-- Exercise brief --
Repeat exactly the lines of the listing below, please, starting with the first and ending with the line containing "from mathutils import Matrix, Vector"; leave out the rest.

-- Data section --
┏━━

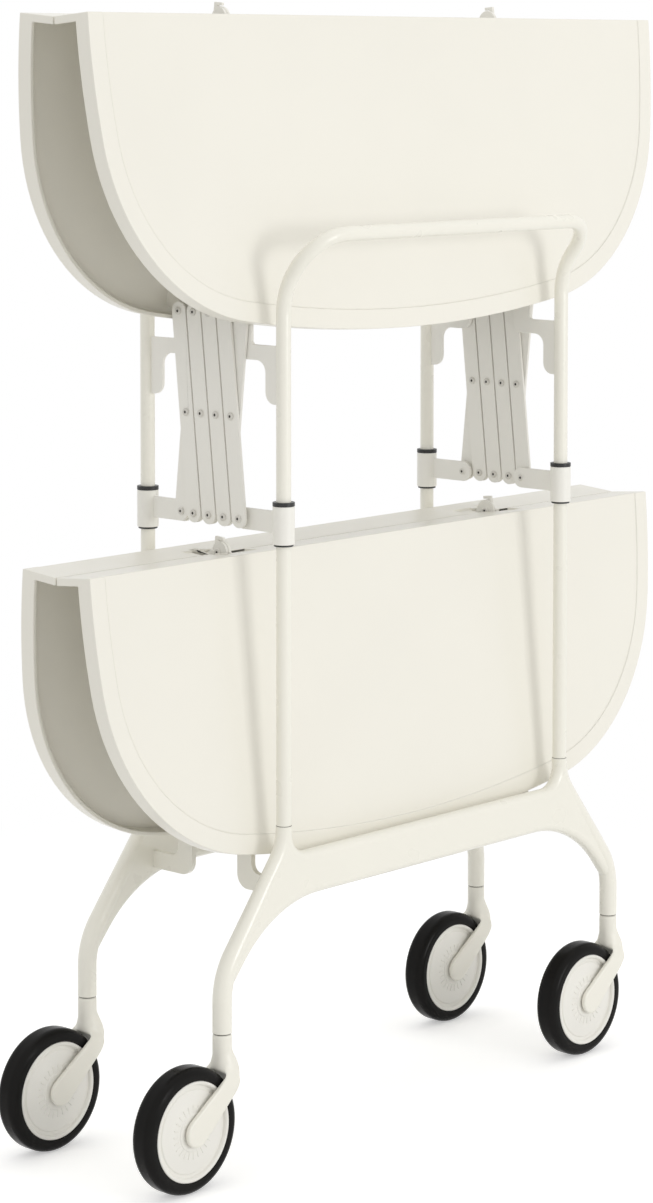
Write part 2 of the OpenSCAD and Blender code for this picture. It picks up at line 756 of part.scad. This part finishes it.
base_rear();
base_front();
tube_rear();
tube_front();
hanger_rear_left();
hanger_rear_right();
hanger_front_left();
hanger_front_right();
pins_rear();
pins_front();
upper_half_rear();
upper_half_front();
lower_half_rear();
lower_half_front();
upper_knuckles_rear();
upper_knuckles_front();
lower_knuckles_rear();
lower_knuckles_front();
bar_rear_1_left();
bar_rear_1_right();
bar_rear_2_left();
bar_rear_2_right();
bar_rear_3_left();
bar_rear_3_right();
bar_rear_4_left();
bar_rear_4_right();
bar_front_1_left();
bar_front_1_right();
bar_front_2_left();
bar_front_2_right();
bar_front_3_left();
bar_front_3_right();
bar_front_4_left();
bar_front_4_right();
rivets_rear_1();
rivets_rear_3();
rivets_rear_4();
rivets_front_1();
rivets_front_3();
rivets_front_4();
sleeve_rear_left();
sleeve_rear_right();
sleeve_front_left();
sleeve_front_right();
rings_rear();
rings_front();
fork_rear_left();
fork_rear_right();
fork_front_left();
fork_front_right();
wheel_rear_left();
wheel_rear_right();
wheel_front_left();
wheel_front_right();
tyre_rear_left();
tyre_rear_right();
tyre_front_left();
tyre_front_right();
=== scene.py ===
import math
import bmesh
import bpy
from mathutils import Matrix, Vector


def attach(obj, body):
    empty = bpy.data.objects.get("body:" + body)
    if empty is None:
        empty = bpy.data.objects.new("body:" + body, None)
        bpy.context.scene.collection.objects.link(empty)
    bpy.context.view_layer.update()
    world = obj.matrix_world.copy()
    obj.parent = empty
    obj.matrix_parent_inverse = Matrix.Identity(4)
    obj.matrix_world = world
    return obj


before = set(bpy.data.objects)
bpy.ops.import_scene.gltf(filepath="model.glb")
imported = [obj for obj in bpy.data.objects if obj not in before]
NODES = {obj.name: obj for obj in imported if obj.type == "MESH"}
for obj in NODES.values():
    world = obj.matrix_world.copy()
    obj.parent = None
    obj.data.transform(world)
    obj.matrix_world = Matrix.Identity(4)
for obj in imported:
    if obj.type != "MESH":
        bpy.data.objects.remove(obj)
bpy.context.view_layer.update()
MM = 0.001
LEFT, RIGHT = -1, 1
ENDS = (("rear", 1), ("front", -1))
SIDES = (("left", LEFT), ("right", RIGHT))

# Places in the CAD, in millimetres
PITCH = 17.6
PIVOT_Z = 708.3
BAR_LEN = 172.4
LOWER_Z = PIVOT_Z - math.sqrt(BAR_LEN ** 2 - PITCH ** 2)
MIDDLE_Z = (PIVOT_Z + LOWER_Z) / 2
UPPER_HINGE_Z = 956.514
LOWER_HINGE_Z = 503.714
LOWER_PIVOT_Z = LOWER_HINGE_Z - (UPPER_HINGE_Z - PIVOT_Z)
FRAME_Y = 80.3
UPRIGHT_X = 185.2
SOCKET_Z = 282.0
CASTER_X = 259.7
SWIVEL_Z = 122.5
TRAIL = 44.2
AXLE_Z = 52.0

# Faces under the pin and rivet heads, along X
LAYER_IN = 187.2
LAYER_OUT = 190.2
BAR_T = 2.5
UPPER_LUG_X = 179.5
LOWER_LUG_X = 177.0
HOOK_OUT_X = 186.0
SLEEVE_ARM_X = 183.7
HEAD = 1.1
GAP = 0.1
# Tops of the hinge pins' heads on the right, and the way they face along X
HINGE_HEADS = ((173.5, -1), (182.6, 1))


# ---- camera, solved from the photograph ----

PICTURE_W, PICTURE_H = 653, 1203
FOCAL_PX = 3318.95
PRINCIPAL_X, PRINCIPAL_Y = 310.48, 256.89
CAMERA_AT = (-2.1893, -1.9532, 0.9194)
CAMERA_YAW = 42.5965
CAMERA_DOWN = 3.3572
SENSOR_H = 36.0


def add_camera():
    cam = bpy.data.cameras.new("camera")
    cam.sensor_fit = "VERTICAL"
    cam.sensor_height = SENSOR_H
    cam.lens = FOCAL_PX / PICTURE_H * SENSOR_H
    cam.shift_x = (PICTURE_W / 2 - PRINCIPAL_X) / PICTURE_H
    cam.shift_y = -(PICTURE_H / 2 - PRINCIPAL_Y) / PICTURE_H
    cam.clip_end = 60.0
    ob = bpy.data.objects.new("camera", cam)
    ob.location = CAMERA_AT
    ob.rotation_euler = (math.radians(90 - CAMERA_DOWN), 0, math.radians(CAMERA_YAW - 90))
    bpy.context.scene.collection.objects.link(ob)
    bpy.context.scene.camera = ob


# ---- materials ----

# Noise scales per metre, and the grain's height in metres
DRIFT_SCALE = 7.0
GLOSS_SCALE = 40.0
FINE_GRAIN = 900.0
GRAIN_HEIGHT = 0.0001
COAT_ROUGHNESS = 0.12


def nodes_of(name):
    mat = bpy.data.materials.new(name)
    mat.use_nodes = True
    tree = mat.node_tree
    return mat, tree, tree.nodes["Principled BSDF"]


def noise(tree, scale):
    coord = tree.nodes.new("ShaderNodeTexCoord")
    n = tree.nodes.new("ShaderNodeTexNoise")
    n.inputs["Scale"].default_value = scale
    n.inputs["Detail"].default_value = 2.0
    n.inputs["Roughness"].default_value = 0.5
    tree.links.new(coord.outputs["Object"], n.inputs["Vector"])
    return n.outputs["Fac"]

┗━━

-- Response for this exercise --
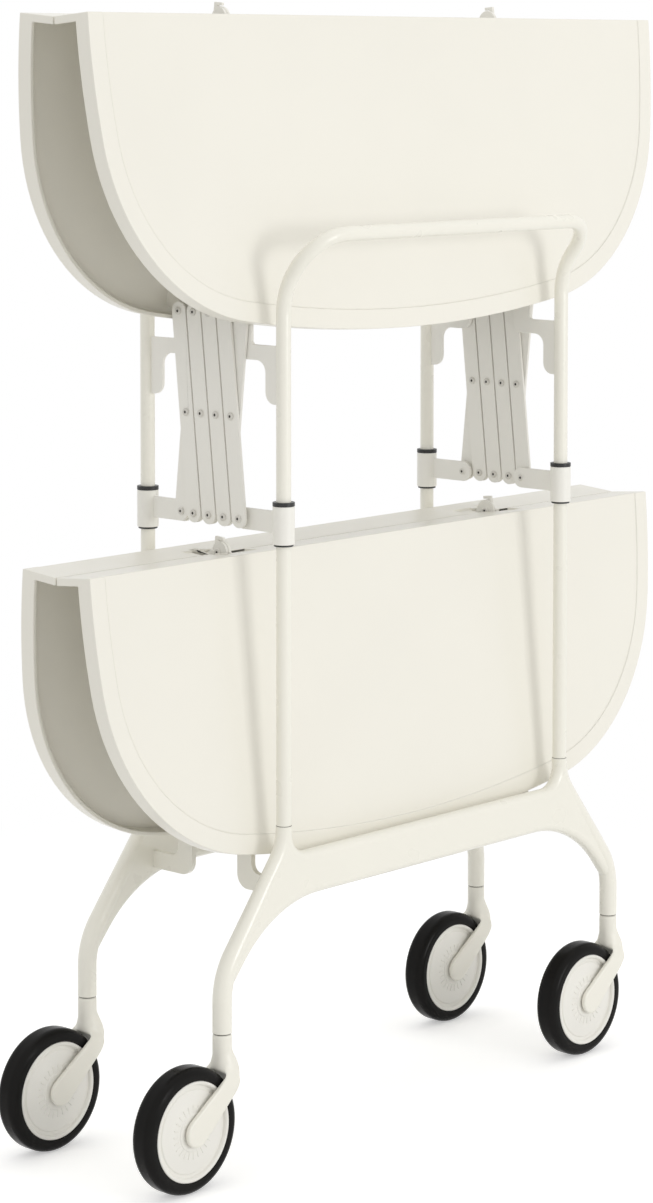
Write part 2 of the OpenSCAD and Blender code for this picture. It picks up at line 756 of part.scad. This part finishes it.
base_rear();
base_front();
tube_rear();
tube_front();
hanger_rear_left();
hanger_rear_right();
hanger_front_left();
hanger_front_right();
pins_rear();
pins_front();
upper_half_rear();
upper_half_front();
lower_half_rear();
lower_half_front();
upper_knuckles_rear();
upper_knuckles_front();
lower_knuckles_rear();
lower_knuckles_front();
bar_rear_1_left();
bar_rear_1_right();
bar_rear_2_left();
bar_rear_2_right();
bar_rear_3_left();
bar_rear_3_right();
bar_rear_4_left();
bar_rear_4_right();
bar_front_1_left();
bar_front_1_right();
bar_front_2_left();
bar_front_2_right();
bar_front_3_left();
bar_front_3_right();
bar_front_4_left();
bar_front_4_right();
rivets_rear_1();
rivets_rear_3();
rivets_rear_4();
rivets_front_1();
rivets_front_3();
rivets_front_4();
sleeve_rear_left();
sleeve_rear_right();
sleeve_front_left();
sleeve_front_right();
rings_rear();
rings_front();
fork_rear_left();
fork_rear_right();
fork_front_left();
fork_front_right();
wheel_rear_left();
wheel_rear_right();
wheel_front_left();
wheel_front_right();
tyre_rear_left();
tyre_rear_right();
tyre_front_left();
tyre_front_right();
=== scene.py ===
import math
import bmesh
import bpy
from mathutils import Matrix, Vector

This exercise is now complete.